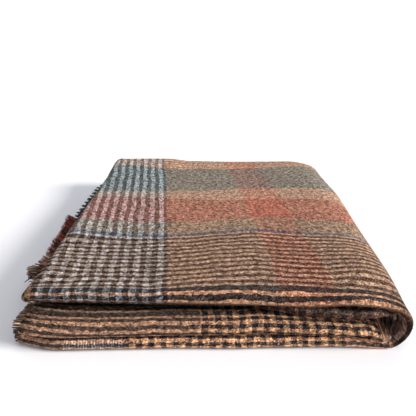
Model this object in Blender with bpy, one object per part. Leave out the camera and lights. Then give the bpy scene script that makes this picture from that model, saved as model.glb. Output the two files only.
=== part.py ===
# A woven wool throw, folded in thirds across and in quarters along, lying flat on a surface.
#
# The cloth is one sheet. Its section from front to back is a strip of three layers: an outer layer, an inner
# layer behind it that ends at a free edge inside the front nose, and a wrapping layer. That strip then runs
# left to right and back four times, one run over another:
#   run 0, the bottom run, starts at a fringed end on the left and turns up round the outside on the right,
#   run 3, the top run, goes back to the left and turns down under itself,
#   run 2 goes right and turns down inside the first turn,
#   run 1 goes left and ends in the other fringed end.
# The front faces -Y, the fringed ends face -X, and the throw rests on z = 0.
import bmesh
import bpy
import numpy as np

MM = 0.001

# The cloth and the strip of three layers
CLOTH = 2.8 * MM
STRIP_FLAT = 13.4 * MM
STRIP_TURN = 9.4 * MM
RUN_GAP = 0.7 * MM

# Front to back, for the top run, with y = 0 at its front nose
NOSE_BASE_Y = 10 * MM
BACK_BASE_Y = 422 * MM
INNER_EDGE_Y = 34 * MM
WRAP_EDGE_Y = 404 * MM
FRONT_REACH = 120 * MM
BACK_REACH = 110 * MM

# How far forward each run's front nose comes and how far back the top run's back nose goes, in mm, along x
NOSE_TABLE = """
    x     run0   run1   run2   run3   back
  -210   -12    -17     24      2     428
  -180   -21    -23     24     -2     428
  -155   -26    -25     24     -2     429
  -110   -23    -22     22     -2     430
   -20   -18    -16     20     -2     433
    35   -17    -14     17     -1     435
    60   -15    -10     12      0     436
   100   -13    -11      2     -1     437
   150   -11    -12     -4     -4     436
   185   -11    -13     -5     -4     432
"""
BACK_SHIFT = {0: -4 * MM, 1: 2 * MM, 2: -6 * MM, 3: 0.0}
TURN_RECESS = 38 * MM
TURN_RECESS_X = (183 * MM, 207 * MM)
TURN_RECESS_SKEW = 9 * MM

# Left to right. A fringed end slants through the strip: its outer layer ends at the first x, its wrap at the second
END_X = {0: (-199.5 * MM, -196.5 * MM), 1: (-189 * MM, -194 * MM)}
LEFT_TURN_X = -181 * MM
LEFT_TURN_HANDLE = 10 * MM
LEFT_STRIP = {2: 9.4 * MM, 3: 12.5 * MM}
LEFT_SQUEEZE = 12 * MM
INNER_LOW_X = 186 * MM
INNER_HIGH_X = 182 * MM
INNER_TURN_HANDLE = 24 * MM
INNER_TURN_Z = (15.2 * MM, 39.5 * MM)
INNER_SPREAD = 14 * MM
OUTER_LOW_X = 195.5 * MM
OUTER_LOW_HANDLE = 14 * MM
OUTER_HIGH_X = 153.5 * MM
OUTER_HIGH_HANDLE = 90 * MM
RIGHT_SQUEEZE = 45 * MM
RIGHT_BULGE = 4.5 * MM
RIGHT_BULGE_Y = (10 * MM, 80 * MM)
RIGHT_CORNER = 11 * MM
RIGHT_CORNER_Y = (280 * MM, 415 * MM)

# The stack of runs over each other near the front, left and right
SECOND_NOSE = (19 * MM, 15.5 * MM)
THIRD_NOSE = (9.2 * MM, 12.5 * MM)
PUFF_REACH = 60 * MM
SIDE_BLEND_X = (30 * MM, 110 * MM)
FRONT_LIFT = (3.3 * MM, 1.0 * MM)
RIGHT_LIFT = 2.5 * MM
RIGHT_LIFT_X = (90 * MM, 160 * MM)
RIGHT_LIFT_Y = (60 * MM, 220 * MM)
TOP_WAVE = 1.1 * MM

# The fringed ends: a narrow strip of cloth with locks of yarn that stand out of it
PART_GAP = 0.4 * MM
HEADING_WIDTH = 5 * MM
LOCK_TIP_X = {1: -229 * MM, 0: -224 * MM}
LOCK_WIDTH = 3.4 * MM
LOCK_PITCH = {1: 10.4 * MM, 0: 13.0 * MM}
LOCK_RINGS = {1: (0.5, 1.0), 0: (1.0,)}
LOCK_DROOP = {1: 7 * MM, 0: 0.77 * MM}
LOCK_FLOOR = {1: STRIP_FLAT + RUN_GAP, 0: 0.0}
TIP_THICK = 0.45
TIP_WIDTH = 0.35
WORN_SHARE = 0.12
WORN_FRONT_Y = (62 * MM, 84 * MM)
WORN_BACK_Y = (335 * MM, 365 * MM)

# How many faces the cloth gets along each stretch
PATH_STEPS = {"run0": 5, "outer": 12, "run3": 8, "left": 7, "run2": 6, "inner": 8, "run1": 7}
SECTION_STEPS = {"inner_layer": 3, "back_nose": 5, "outer_layer": 8, "front_nose": 8, "wrap": 4}
DENSE_END = 1.7


def mix(a, b, share):
    return a + (b - a) * share


def smooth(low, high, value):
    t = np.clip((value - low) / (high - low), 0, 1)
    return t * t * (3 - 2 * t)


def nose_line(column, x):
    """A column of the nose table at x, in metres."""
    names, *rows = [line.split() for line in NOSE_TABLE.strip().splitlines()]
    table = np.array(rows, float) * MM
    return np.interp(x, table[:, 0], table[:, names.index(column)])


def stack(x, y):
    """The middle height and the thickness of each run's strip over the point x, y."""
    right = smooth(*SIDE_BLEND_X, x)
    near = 1 - smooth(0, PUFF_REACH, y)
    thick = {0: STRIP_FLAT + 0 * x * y}
    thick[1] = mix(STRIP_FLAT, mix(*SECOND_NOSE, right), near)
    thick[2] = mix(STRIP_FLAT, mix(*THIRD_NOSE, right), near)
    low = {0: 0 * thick[0]}
    for run in (1, 2, 3):
        low[run] = low[run - 1] + thick[run - 1] + RUN_GAP
    lift = mix(*FRONT_LIFT, right) * near
    lift = lift + RIGHT_LIFT * smooth(*RIGHT_LIFT_X, x) * (1 - smooth(*RIGHT_LIFT_Y, y))
    wave = np.sin(x * 21 + y * 9) + 0.7 * np.sin(y * 27 - x * 11 + 1)
    thick[3] = 3 * (STRIP_FLAT + RUN_GAP) + STRIP_FLAT + lift + TOP_WAVE * wave * (1 - near) - low[3]
    return low, thick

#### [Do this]
Reproduce all data above, unchanged.

#### [Response]
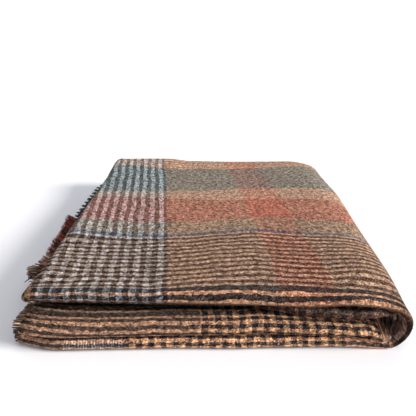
Model this object in Blender with bpy, one object per part. Leave out the camera and lights. Then give the bpy scene script that makes this picture from that model, saved as model.glb. Output the two files only.
=== part.py ===
# A woven wool throw, folded in thirds across and in quarters along, lying flat on a surface.
#
# The cloth is one sheet. Its section from front to back is a strip of three layers: an outer layer, an inner
# layer behind it that ends at a free edge inside the front nose, and a wrapping layer. That strip then runs
# left to right and back four times, one run over another:
#   run 0, the bottom run, starts at a fringed end on the left and turns up round the outside on the right,
#   run 3, the top run, goes back to the left and turns down under itself,
#   run 2 goes right and turns down inside the first turn,
#   run 1 goes left and ends in the other fringed end.
# The front faces -Y, the fringed ends face -X, and the throw rests on z = 0.
import bmesh
import bpy
import numpy as np

MM = 0.001

# The cloth and the strip of three layers
CLOTH = 2.8 * MM
STRIP_FLAT = 13.4 * MM
STRIP_TURN = 9.4 * MM
RUN_GAP = 0.7 * MM

# Front to back, for the top run, with y = 0 at its front nose
NOSE_BASE_Y = 10 * MM
BACK_BASE_Y = 422 * MM
INNER_EDGE_Y = 34 * MM
WRAP_EDGE_Y = 404 * MM
FRONT_REACH = 120 * MM
BACK_REACH = 110 * MM

# How far forward each run's front nose comes and how far back the top run's back nose goes, in mm, along x
NOSE_TABLE = """
    x     run0   run1   run2   run3   back
  -210   -12    -17     24      2     428
  -180   -21    -23     24     -2     428
  -155   -26    -25     24     -2     429
  -110   -23    -22     22     -2     430
   -20   -18    -16     20     -2     433
    35   -17    -14     17     -1     435
    60   -15    -10     12      0     436
   100   -13    -11      2     -1     437
   150   -11    -12     -4     -4     436
   185   -11    -13     -5     -4     432
"""
BACK_SHIFT = {0: -4 * MM, 1: 2 * MM, 2: -6 * MM, 3: 0.0}
TURN_RECESS = 38 * MM
TURN_RECESS_X = (183 * MM, 207 * MM)
TURN_RECESS_SKEW = 9 * MM

# Left to right. A fringed end slants through the strip: its outer layer ends at the first x, its wrap at the second
END_X = {0: (-199.5 * MM, -196.5 * MM), 1: (-189 * MM, -194 * MM)}
LEFT_TURN_X = -181 * MM
LEFT_TURN_HANDLE = 10 * MM
LEFT_STRIP = {2: 9.4 * MM, 3: 12.5 * MM}
LEFT_SQUEEZE = 12 * MM
INNER_LOW_X = 186 * MM
INNER_HIGH_X = 182 * MM
INNER_TURN_HANDLE = 24 * MM
INNER_TURN_Z = (15.2 * MM, 39.5 * MM)
INNER_SPREAD = 14 * MM
OUTER_LOW_X = 195.5 * MM
OUTER_LOW_HANDLE = 14 * MM
OUTER_HIGH_X = 153.5 * MM
OUTER_HIGH_HANDLE = 90 * MM
RIGHT_SQUEEZE = 45 * MM
RIGHT_BULGE = 4.5 * MM
RIGHT_BULGE_Y = (10 * MM, 80 * MM)
RIGHT_CORNER = 11 * MM
RIGHT_CORNER_Y = (280 * MM, 415 * MM)

# The stack of runs over each other near the front, left and right
SECOND_NOSE = (19 * MM, 15.5 * MM)
THIRD_NOSE = (9.2 * MM, 12.5 * MM)
PUFF_REACH = 60 * MM
SIDE_BLEND_X = (30 * MM, 110 * MM)
FRONT_LIFT = (3.3 * MM, 1.0 * MM)
RIGHT_LIFT = 2.5 * MM
RIGHT_LIFT_X = (90 * MM, 160 * MM)
RIGHT_LIFT_Y = (60 * MM, 220 * MM)
TOP_WAVE = 1.1 * MM

# The fringed ends: a narrow strip of cloth with locks of yarn that stand out of it
PART_GAP = 0.4 * MM
HEADING_WIDTH = 5 * MM
LOCK_TIP_X = {1: -229 * MM, 0: -224 * MM}
LOCK_WIDTH = 3.4 * MM
LOCK_PITCH = {1: 10.4 * MM, 0: 13.0 * MM}
LOCK_RINGS = {1: (0.5, 1.0), 0: (1.0,)}
LOCK_DROOP = {1: 7 * MM, 0: 0.77 * MM}
LOCK_FLOOR = {1: STRIP_FLAT + RUN_GAP, 0: 0.0}
TIP_THICK = 0.45
TIP_WIDTH = 0.35
WORN_SHARE = 0.12
WORN_FRONT_Y = (62 * MM, 84 * MM)
WORN_BACK_Y = (335 * MM, 365 * MM)

# How many faces the cloth gets along each stretch
PATH_STEPS = {"run0": 5, "outer": 12, "run3": 8, "left": 7, "run2": 6, "inner": 8, "run1": 7}
SECTION_STEPS = {"inner_layer": 3, "back_nose": 5, "outer_layer": 8, "front_nose": 8, "wrap": 4}
DENSE_END = 1.7


def mix(a, b, share):
    return a + (b - a) * share


def smooth(low, high, value):
    t = np.clip((value - low) / (high - low), 0, 1)
    return t * t * (3 - 2 * t)


def nose_line(column, x):
    """A column of the nose table at x, in metres."""
    names, *rows = [line.split() for line in NOSE_TABLE.strip().splitlines()]
    table = np.array(rows, float) * MM
    return np.interp(x, table[:, 0], table[:, names.index(column)])


def stack(x, y):
    """The middle height and the thickness of each run's strip over the point x, y."""
    right = smooth(*SIDE_BLEND_X, x)
    near = 1 - smooth(0, PUFF_REACH, y)
    thick = {0: STRIP_FLAT + 0 * x * y}
    thick[1] = mix(STRIP_FLAT, mix(*SECOND_NOSE, right), near)
    thick[2] = mix(STRIP_FLAT, mix(*THIRD_NOSE, right), near)
    low = {0: 0 * thick[0]}
    for run in (1, 2, 3):
        low[run] = low[run - 1] + thick[run - 1] + RUN_GAP
    lift = mix(*FRONT_LIFT, right) * near
    lift = lift + RIGHT_LIFT * smooth(*RIGHT_LIFT_X, x) * (1 - smooth(*RIGHT_LIFT_Y, y))
    wave = np.sin(x * 21 + y * 9) + 0.7 * np.sin(y * 27 - x * 11 + 1)
    thick[3] = 3 * (STRIP_FLAT + RUN_GAP) + STRIP_FLAT + lift + TOP_WAVE * wave * (1 - near) - low[3]
    return low, thick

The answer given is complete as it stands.